**WRITTEN TASK**
Reproduce the following material exactly, including every line.

**DATASET SECTION**

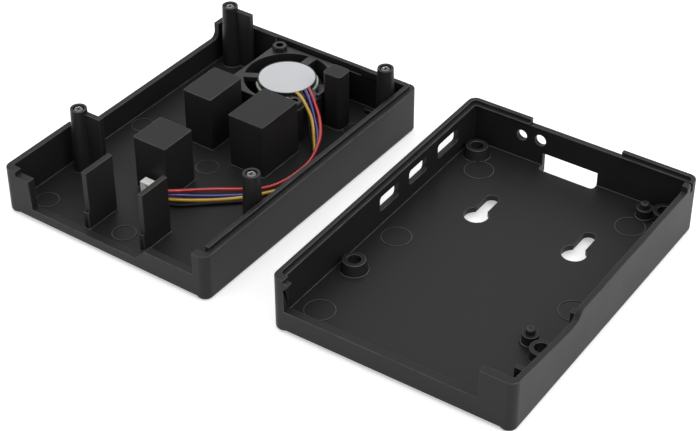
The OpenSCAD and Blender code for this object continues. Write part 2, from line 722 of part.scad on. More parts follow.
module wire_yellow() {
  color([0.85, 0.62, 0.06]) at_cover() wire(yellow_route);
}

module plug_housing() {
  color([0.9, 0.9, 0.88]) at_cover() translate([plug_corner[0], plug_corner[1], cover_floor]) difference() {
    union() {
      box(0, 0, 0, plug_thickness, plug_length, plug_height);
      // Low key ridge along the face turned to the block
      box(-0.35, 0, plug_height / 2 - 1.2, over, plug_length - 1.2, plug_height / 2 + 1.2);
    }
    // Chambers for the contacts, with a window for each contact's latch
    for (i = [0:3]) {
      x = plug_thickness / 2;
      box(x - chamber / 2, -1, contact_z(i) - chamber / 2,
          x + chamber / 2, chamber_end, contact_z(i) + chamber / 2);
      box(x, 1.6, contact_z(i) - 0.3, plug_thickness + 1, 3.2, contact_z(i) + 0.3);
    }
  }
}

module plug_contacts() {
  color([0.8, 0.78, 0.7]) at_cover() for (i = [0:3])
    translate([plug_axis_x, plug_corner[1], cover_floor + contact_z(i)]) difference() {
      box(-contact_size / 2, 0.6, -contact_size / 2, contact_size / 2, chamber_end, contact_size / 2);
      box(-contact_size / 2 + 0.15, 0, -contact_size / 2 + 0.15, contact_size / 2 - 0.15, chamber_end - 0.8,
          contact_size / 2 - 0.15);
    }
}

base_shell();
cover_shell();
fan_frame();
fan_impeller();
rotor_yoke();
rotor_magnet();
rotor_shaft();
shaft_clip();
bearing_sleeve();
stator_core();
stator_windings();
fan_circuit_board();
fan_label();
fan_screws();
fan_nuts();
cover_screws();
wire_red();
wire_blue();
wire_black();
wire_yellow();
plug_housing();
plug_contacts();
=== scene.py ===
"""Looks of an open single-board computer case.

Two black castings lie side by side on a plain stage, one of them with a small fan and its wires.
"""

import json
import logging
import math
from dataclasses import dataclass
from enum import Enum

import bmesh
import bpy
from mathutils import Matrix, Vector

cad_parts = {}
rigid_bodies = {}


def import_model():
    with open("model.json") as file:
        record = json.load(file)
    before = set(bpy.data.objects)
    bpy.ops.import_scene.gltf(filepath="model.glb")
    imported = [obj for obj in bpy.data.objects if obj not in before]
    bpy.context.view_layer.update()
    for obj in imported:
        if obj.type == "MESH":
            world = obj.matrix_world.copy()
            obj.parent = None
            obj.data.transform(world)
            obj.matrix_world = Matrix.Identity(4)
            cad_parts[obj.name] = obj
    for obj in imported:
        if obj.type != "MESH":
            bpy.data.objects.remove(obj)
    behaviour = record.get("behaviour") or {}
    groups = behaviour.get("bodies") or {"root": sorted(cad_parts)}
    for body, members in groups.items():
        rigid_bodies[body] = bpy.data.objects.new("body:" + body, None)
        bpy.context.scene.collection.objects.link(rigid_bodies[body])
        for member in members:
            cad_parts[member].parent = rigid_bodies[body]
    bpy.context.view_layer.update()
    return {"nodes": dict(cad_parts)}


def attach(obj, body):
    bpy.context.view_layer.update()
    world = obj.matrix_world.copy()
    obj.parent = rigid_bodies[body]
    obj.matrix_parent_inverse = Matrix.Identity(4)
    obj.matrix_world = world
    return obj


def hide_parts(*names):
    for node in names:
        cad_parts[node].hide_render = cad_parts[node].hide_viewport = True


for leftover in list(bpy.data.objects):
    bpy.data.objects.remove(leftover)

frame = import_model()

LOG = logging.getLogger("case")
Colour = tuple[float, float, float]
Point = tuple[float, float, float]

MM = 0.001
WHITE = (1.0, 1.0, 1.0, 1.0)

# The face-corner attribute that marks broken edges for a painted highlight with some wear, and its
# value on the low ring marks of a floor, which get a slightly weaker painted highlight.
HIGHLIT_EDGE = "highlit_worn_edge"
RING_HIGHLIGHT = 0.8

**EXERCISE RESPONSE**
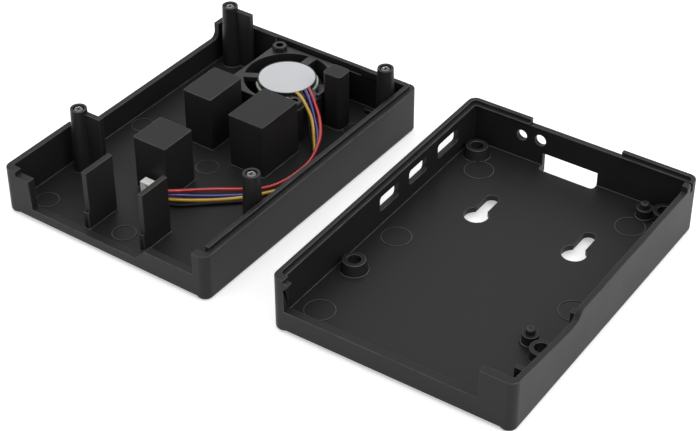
The OpenSCAD and Blender code for this object continues. Write part 2, from line 722 of part.scad on. More parts follow.
module wire_yellow() {
  color([0.85, 0.62, 0.06]) at_cover() wire(yellow_route);
}

module plug_housing() {
  color([0.9, 0.9, 0.88]) at_cover() translate([plug_corner[0], plug_corner[1], cover_floor]) difference() {
    union() {
      box(0, 0, 0, plug_thickness, plug_length, plug_height);
      // Low key ridge along the face turned to the block
      box(-0.35, 0, plug_height / 2 - 1.2, over, plug_length - 1.2, plug_height / 2 + 1.2);
    }
    // Chambers for the contacts, with a window for each contact's latch
    for (i = [0:3]) {
      x = plug_thickness / 2;
      box(x - chamber / 2, -1, contact_z(i) - chamber / 2,
          x + chamber / 2, chamber_end, contact_z(i) + chamber / 2);
      box(x, 1.6, contact_z(i) - 0.3, plug_thickness + 1, 3.2, contact_z(i) + 0.3);
    }
  }
}

module plug_contacts() {
  color([0.8, 0.78, 0.7]) at_cover() for (i = [0:3])
    translate([plug_axis_x, plug_corner[1], cover_floor + contact_z(i)]) difference() {
      box(-contact_size / 2, 0.6, -contact_size / 2, contact_size / 2, chamber_end, contact_size / 2);
      box(-contact_size / 2 + 0.15, 0, -contact_size / 2 + 0.15, contact_size / 2 - 0.15, chamber_end - 0.8,
          contact_size / 2 - 0.15);
    }
}

base_shell();
cover_shell();
fan_frame();
fan_impeller();
rotor_yoke();
rotor_magnet();
rotor_shaft();
shaft_clip();
bearing_sleeve();
stator_core();
stator_windings();
fan_circuit_board();
fan_label();
fan_screws();
fan_nuts();
cover_screws();
wire_red();
wire_blue();
wire_black();
wire_yellow();
plug_housing();
plug_contacts();
=== scene.py ===
"""Looks of an open single-board computer case.

Two black castings lie side by side on a plain stage, one of them with a small fan and its wires.
"""

import json
import logging
import math
from dataclasses import dataclass
from enum import Enum

import bmesh
import bpy
from mathutils import Matrix, Vector

cad_parts = {}
rigid_bodies = {}


def import_model():
    with open("model.json") as file:
        record = json.load(file)
    before = set(bpy.data.objects)
    bpy.ops.import_scene.gltf(filepath="model.glb")
    imported = [obj for obj in bpy.data.objects if obj not in before]
    bpy.context.view_layer.update()
    for obj in imported:
        if obj.type == "MESH":
            world = obj.matrix_world.copy()
            obj.parent = None
            obj.data.transform(world)
            obj.matrix_world = Matrix.Identity(4)
            cad_parts[obj.name] = obj
    for obj in imported:
        if obj.type != "MESH":
            bpy.data.objects.remove(obj)
    behaviour = record.get("behaviour") or {}
    groups = behaviour.get("bodies") or {"root": sorted(cad_parts)}
    for body, members in groups.items():
        rigid_bodies[body] = bpy.data.objects.new("body:" + body, None)
        bpy.context.scene.collection.objects.link(rigid_bodies[body])
        for member in members:
            cad_parts[member].parent = rigid_bodies[body]
    bpy.context.view_layer.update()
    return {"nodes": dict(cad_parts)}


def attach(obj, body):
    bpy.context.view_layer.update()
    world = obj.matrix_world.copy()
    obj.parent = rigid_bodies[body]
    obj.matrix_parent_inverse = Matrix.Identity(4)
    obj.matrix_world = world
    return obj


def hide_parts(*names):
    for node in names:
        cad_parts[node].hide_render = cad_parts[node].hide_viewport = True


for leftover in list(bpy.data.objects):
    bpy.data.objects.remove(leftover)

frame = import_model()

LOG = logging.getLogger("case")
Colour = tuple[float, float, float]
Point = tuple[float, float, float]

MM = 0.001
WHITE = (1.0, 1.0, 1.0, 1.0)

# The face-corner attribute that marks broken edges for a painted highlight with some wear, and its
# value on the low ring marks of a floor, which get a slightly weaker painted highlight.
HIGHLIT_EDGE = "highlit_worn_edge"
RING_HIGHLIGHT = 0.8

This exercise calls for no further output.